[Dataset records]

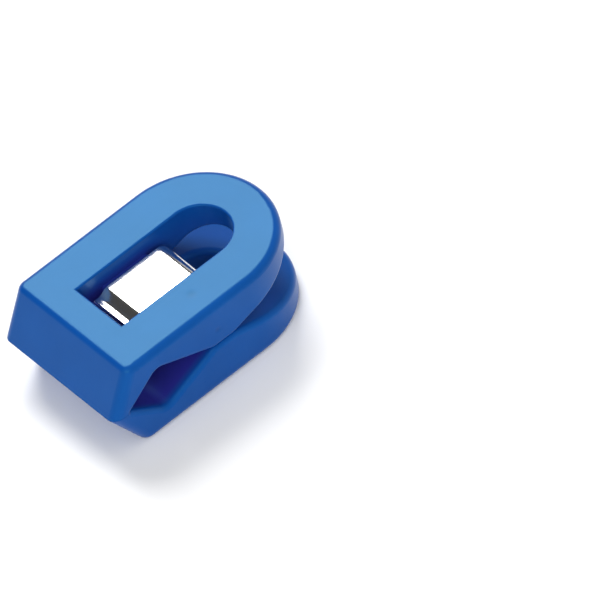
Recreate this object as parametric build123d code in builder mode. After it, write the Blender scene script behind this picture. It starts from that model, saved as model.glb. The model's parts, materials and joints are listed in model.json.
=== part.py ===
from build123d import *
import os

os.makedirs("parts", exist_ok=True)

# Overall size in mm. +X runs from the jaws to the handles, +Z is up, Z = 0 is the rest face.
LENGTH = 32.0
WIDTH = 20.6
HEIGHT = 12.2
MID = HEIGHT / 2  # the plane between the two levers
GAP = 0.04  # total clearance where the closed levers meet
MEET = MID - GAP / 2

# Lever profile, stations along X measured from the jaw tip
JAW_X = -LENGTH / 2
REAR_X = LENGTH / 2
FACE_X = JAW_X + 3.5  # front edge of the outer face
LAND_X = JAW_X + 2.7  # inner end of the jaw land
APEX_X = JAW_X + 7.3  # thinnest point of the jaw hollow
APEX_Z = 2.8
APEX_R = 1.5
SEAT_X = JAW_X + 15.2  # front of the flat seat that the levers rest on each other with
HINGE_X = JAW_X + 18.3  # rear edge of the seat, where the levers rock
TAIL_Z = 2.3  # thickness at the end of the handle
JAW_CORNER_R = 1.3
EDGE_R = 0.9
INNER_R = 0.7  # inner edge of the hollow, seat and handle
RIM_R = 0.25  # window edge in the outer face
INNER_RIM_R = 0.7  # window edge in the handle's inner face

# Window through the lever and the cross-bar left standing in it
WINDOW_W = 8.3
WINDOW_X0 = FACE_X + 4.2
WINDOW_X1 = FACE_X + 23.2
BAR_X0 = FACE_X + 7.3
BAR_X1 = FACE_X + 14.3
BAR_Z = 2.4  # depth of the bar below the outer face
BAR_NOSE_R = 0.5

# A bead on one rail sits in a groove of the other lever, on the hinge axis
SEAT_R = 0.5
BEAD_R = 0.9
GROOVE_R = 0.97
BEAD_Y = 7.0
BEAD_LENGTH = 3.2
GROOVE_LENGTH = 3.6

# Spring strip
STRIP_W = 6.8
STRIP_T = 0.45
ARM_Z = HEIGHT - 1.9 - STRIP_T / 2  # centre line of the upper arm
BACK_X = FACE_X + 16.8 - STRIP_T / 2
BEND_R = 1.6
HOOK_X = FACE_X + 7.8  # where the arm starts to turn down over the bar
HOOK_R = 0.8
HOOK_TURN = 33
HOOK_DROP = 0.8
LIP_R = 1.1
LIP_TURN = 42
LIP_LENGTH = 0.35


def make_lever():
    with BuildPart() as lever:
        with BuildSketch(Plane.XZ):
            with BuildLine():
                Polyline(
                    (FACE_X, 0),
                    (JAW_X, MEET),
                    (LAND_X, MEET),
                    (APEX_X, APEX_Z),
                    (SEAT_X, MEET),
                    (HINGE_X, MEET),
                    (REAR_X, TAIL_Z),
                    (REAR_X, 0),
                    close=True,
                )
            make_face()
        extrude(amount=WIDTH / 2, both=True)
        # Deepest line of the jaw hollow
        apex = lever.edges().filter_by(Axis.Y).sort_by_distance((APEX_X, 0, APEX_Z))[0]
        fillet(apex, APEX_R)
        # Rocking edge of the seat
        rocker = lever.edges().filter_by(Axis.Y).sort_by_distance((HINGE_X, 0, MEET))[0]
        fillet(rocker, SEAT_R)
        # Semicircular handle end
        with BuildSketch(Plane.XY):
            with Locations((REAR_X - WIDTH / 2, 0)):
                Circle(WIDTH / 2)
            with Locations((JAW_X, 0)):
                Rectangle(LENGTH - WIDTH / 2, WIDTH, align=(Align.MIN, Align.CENTER))
        extrude(amount=HEIGHT, mode=Mode.INTERSECT)
        # Sides of the slanted jaw face
        corners = lever.edges().filter_by(
            lambda e: e.center().X < FACE_X
            and abs(abs(e.center().Y) - WIDTH / 2) < 0.01
            and e.bounding_box().size.X > 3
            and e.bounding_box().size.Z > 3
        )
        fillet(corners, JAW_CORNER_R)
        # Rounded inner edge from the hollow back round the handle
        inner = lever.edges().filter_by(
            lambda e: e.center().X > LAND_X
            and 1 < e.center().Z
            and e.bounding_box().size.X > 0.1
            and abs(e.center().Y) > 1
        )
        fillet(inner, INNER_R)
        # Bead on the -Y rail, groove in the +Y rail, both on the hinge axis
        with BuildSketch(Plane.XZ.offset(BEAD_Y)):
            with Locations((HINGE_X, MID)):
                Circle(BEAD_R)
        extrude(amount=BEAD_LENGTH / 2, both=True)
        with BuildSketch(Plane.XZ.offset(-BEAD_Y)):
            with Locations((HINGE_X, MID)):
                Circle(GROOVE_R)
        extrude(amount=GROOVE_LENGTH / 2, both=True, mode=Mode.SUBTRACT)
        # Window: open in front of the bar, recessed over it and open behind it
        with BuildSketch(Plane.XY):
            with Locations((WINDOW_X0, 0)):
                Rectangle(BAR_X0 - WINDOW_X0, WINDOW_W, align=(Align.MIN, Align.CENTER))
            with Locations((WINDOW_X1 - WINDOW_W / 2, 0)):
                Circle(WINDOW_W / 2)
            with Locations((BAR_X1, 0)):
                Rectangle(
                    WINDOW_X1 - WINDOW_W / 2 - BAR_X1,
                    WINDOW_W,
                    align=(Align.MIN, Align.CENTER),
                )
        extrude(amount=HEIGHT, mode=Mode.SUBTRACT)
        with BuildSketch(Plane.XY):
            with Locations((BAR_X0, 0)):
                Rectangle(BAR_X1 - BAR_X0, WINDOW_W, align=(Align.MIN, Align.CENTER))
        extrude(amount=BAR_Z, mode=Mode.SUBTRACT)
        # Front and rear edges of the bar that the spring bears on
        bar_edges = lever.edges().filter_by(Axis.Y).filter_by_position(Axis.Z, BAR_Z, BAR_Z)
        fillet(bar_edges, BAR_NOSE_R)
        # Outline of the outer face
        outer = lever.faces().sort_by(Axis.Z)[0]
        fillet(outer.outer_wire().edges(), EDGE_R)
        # Window rims, in the outer face and in the handle's inner face
        outer = lever.faces().sort_by(Axis.Z)[0]
        fillet(outer.inner_wires()[0].edges(), RIM_R)
        inner_rim = lever.edges().filter_by(
            lambda e: e.center().X > HINGE_X + 1
            and e.center().Z > APEX_Z
            and abs(e.center().Y) < WINDOW_W / 2 + 0.01
            and e.bounding_box().size.X > 1
            and e.bounding_box().size.Z > 0.3
        )
        fillet(inner_rim, INNER_RIM_R)
    return lever


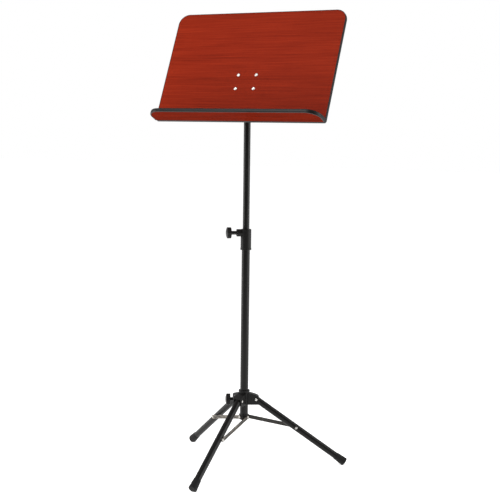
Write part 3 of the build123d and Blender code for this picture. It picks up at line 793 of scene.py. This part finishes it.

** Exercise details **
Using the data above, repeat every line exactly.

** Exercise result **
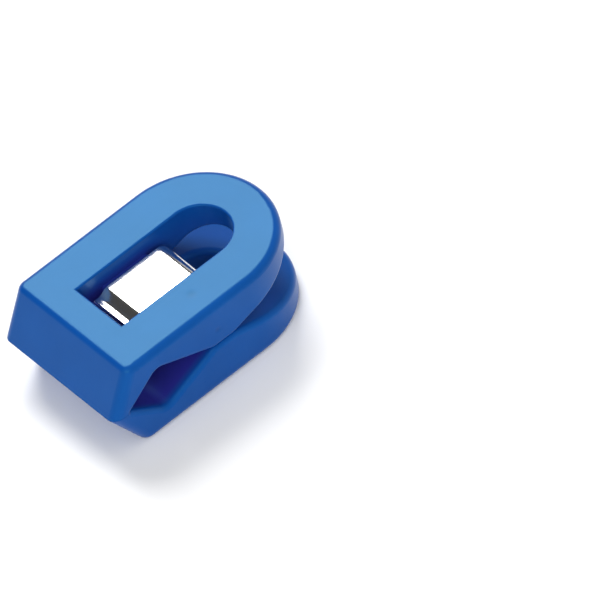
Recreate this object as parametric build123d code in builder mode. After it, write the Blender scene script behind this picture. It starts from that model, saved as model.glb. The model's parts, materials and joints are listed in model.json.
=== part.py ===
from build123d import *
import os

os.makedirs("parts", exist_ok=True)

# Overall size in mm. +X runs from the jaws to the handles, +Z is up, Z = 0 is the rest face.
LENGTH = 32.0
WIDTH = 20.6
HEIGHT = 12.2
MID = HEIGHT / 2  # the plane between the two levers
GAP = 0.04  # total clearance where the closed levers meet
MEET = MID - GAP / 2

# Lever profile, stations along X measured from the jaw tip
JAW_X = -LENGTH / 2
REAR_X = LENGTH / 2
FACE_X = JAW_X + 3.5  # front edge of the outer face
LAND_X = JAW_X + 2.7  # inner end of the jaw land
APEX_X = JAW_X + 7.3  # thinnest point of the jaw hollow
APEX_Z = 2.8
APEX_R = 1.5
SEAT_X = JAW_X + 15.2  # front of the flat seat that the levers rest on each other with
HINGE_X = JAW_X + 18.3  # rear edge of the seat, where the levers rock
TAIL_Z = 2.3  # thickness at the end of the handle
JAW_CORNER_R = 1.3
EDGE_R = 0.9
INNER_R = 0.7  # inner edge of the hollow, seat and handle
RIM_R = 0.25  # window edge in the outer face
INNER_RIM_R = 0.7  # window edge in the handle's inner face

# Window through the lever and the cross-bar left standing in it
WINDOW_W = 8.3
WINDOW_X0 = FACE_X + 4.2
WINDOW_X1 = FACE_X + 23.2
BAR_X0 = FACE_X + 7.3
BAR_X1 = FACE_X + 14.3
BAR_Z = 2.4  # depth of the bar below the outer face
BAR_NOSE_R = 0.5

# A bead on one rail sits in a groove of the other lever, on the hinge axis
SEAT_R = 0.5
BEAD_R = 0.9
GROOVE_R = 0.97
BEAD_Y = 7.0
BEAD_LENGTH = 3.2
GROOVE_LENGTH = 3.6

# Spring strip
STRIP_W = 6.8
STRIP_T = 0.45
ARM_Z = HEIGHT - 1.9 - STRIP_T / 2  # centre line of the upper arm
BACK_X = FACE_X + 16.8 - STRIP_T / 2
BEND_R = 1.6
HOOK_X = FACE_X + 7.8  # where the arm starts to turn down over the bar
HOOK_R = 0.8
HOOK_TURN = 33
HOOK_DROP = 0.8
LIP_R = 1.1
LIP_TURN = 42
LIP_LENGTH = 0.35


def make_lever():
    with BuildPart() as lever:
        with BuildSketch(Plane.XZ):
            with BuildLine():
                Polyline(
                    (FACE_X, 0),
                    (JAW_X, MEET),
                    (LAND_X, MEET),
                    (APEX_X, APEX_Z),
                    (SEAT_X, MEET),
                    (HINGE_X, MEET),
                    (REAR_X, TAIL_Z),
                    (REAR_X, 0),
                    close=True,
                )
            make_face()
        extrude(amount=WIDTH / 2, both=True)
        # Deepest line of the jaw hollow
        apex = lever.edges().filter_by(Axis.Y).sort_by_distance((APEX_X, 0, APEX_Z))[0]
        fillet(apex, APEX_R)
        # Rocking edge of the seat
        rocker = lever.edges().filter_by(Axis.Y).sort_by_distance((HINGE_X, 0, MEET))[0]
        fillet(rocker, SEAT_R)
        # Semicircular handle end
        with BuildSketch(Plane.XY):
            with Locations((REAR_X - WIDTH / 2, 0)):
                Circle(WIDTH / 2)
            with Locations((JAW_X, 0)):
                Rectangle(LENGTH - WIDTH / 2, WIDTH, align=(Align.MIN, Align.CENTER))
        extrude(amount=HEIGHT, mode=Mode.INTERSECT)
        # Sides of the slanted jaw face
        corners = lever.edges().filter_by(
            lambda e: e.center().X < FACE_X
            and abs(abs(e.center().Y) - WIDTH / 2) < 0.01
            and e.bounding_box().size.X > 3
            and e.bounding_box().size.Z > 3
        )
        fillet(corners, JAW_CORNER_R)
        # Rounded inner edge from the hollow back round the handle
        inner = lever.edges().filter_by(
            lambda e: e.center().X > LAND_X
            and 1 < e.center().Z
            and e.bounding_box().size.X > 0.1
            and abs(e.center().Y) > 1
        )
        fillet(inner, INNER_R)
        # Bead on the -Y rail, groove in the +Y rail, both on the hinge axis
        with BuildSketch(Plane.XZ.offset(BEAD_Y)):
            with Locations((HINGE_X, MID)):
                Circle(BEAD_R)
        extrude(amount=BEAD_LENGTH / 2, both=True)
        with BuildSketch(Plane.XZ.offset(-BEAD_Y)):
            with Locations((HINGE_X, MID)):
                Circle(GROOVE_R)
        extrude(amount=GROOVE_LENGTH / 2, both=True, mode=Mode.SUBTRACT)
        # Window: open in front of the bar, recessed over it and open behind it
        with BuildSketch(Plane.XY):
            with Locations((WINDOW_X0, 0)):
                Rectangle(BAR_X0 - WINDOW_X0, WINDOW_W, align=(Align.MIN, Align.CENTER))
            with Locations((WINDOW_X1 - WINDOW_W / 2, 0)):
                Circle(WINDOW_W / 2)
            with Locations((BAR_X1, 0)):
                Rectangle(
                    WINDOW_X1 - WINDOW_W / 2 - BAR_X1,
                    WINDOW_W,
                    align=(Align.MIN, Align.CENTER),
                )
        extrude(amount=HEIGHT, mode=Mode.SUBTRACT)
        with BuildSketch(Plane.XY):
            with Locations((BAR_X0, 0)):
                Rectangle(BAR_X1 - BAR_X0, WINDOW_W, align=(Align.MIN, Align.CENTER))
        extrude(amount=BAR_Z, mode=Mode.SUBTRACT)
        # Front and rear edges of the bar that the spring bears on
        bar_edges = lever.edges().filter_by(Axis.Y).filter_by_position(Axis.Z, BAR_Z, BAR_Z)
        fillet(bar_edges, BAR_NOSE_R)
        # Outline of the outer face
        outer = lever.faces().sort_by(Axis.Z)[0]
        fillet(outer.outer_wire().edges(), EDGE_R)
        # Window rims, in the outer face and in the handle's inner face
        outer = lever.faces().sort_by(Axis.Z)[0]
        fillet(outer.inner_wires()[0].edges(), RIM_R)
        inner_rim = lever.edges().filter_by(
            lambda e: e.center().X > HINGE_X + 1
            and e.center().Z > APEX_Z
            and abs(e.center().Y) < WINDOW_W / 2 + 0.01
            and e.bounding_box().size.X > 1
            and e.bounding_box().size.Z > 0.3
        )
        fillet(inner_rim, INNER_RIM_R)
    return lever


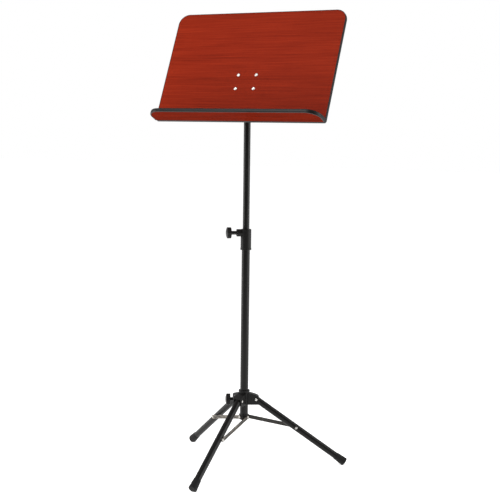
Write part 3 of the build123d and Blender code for this picture. It picks up at line 793 of scene.py. This part finishes it.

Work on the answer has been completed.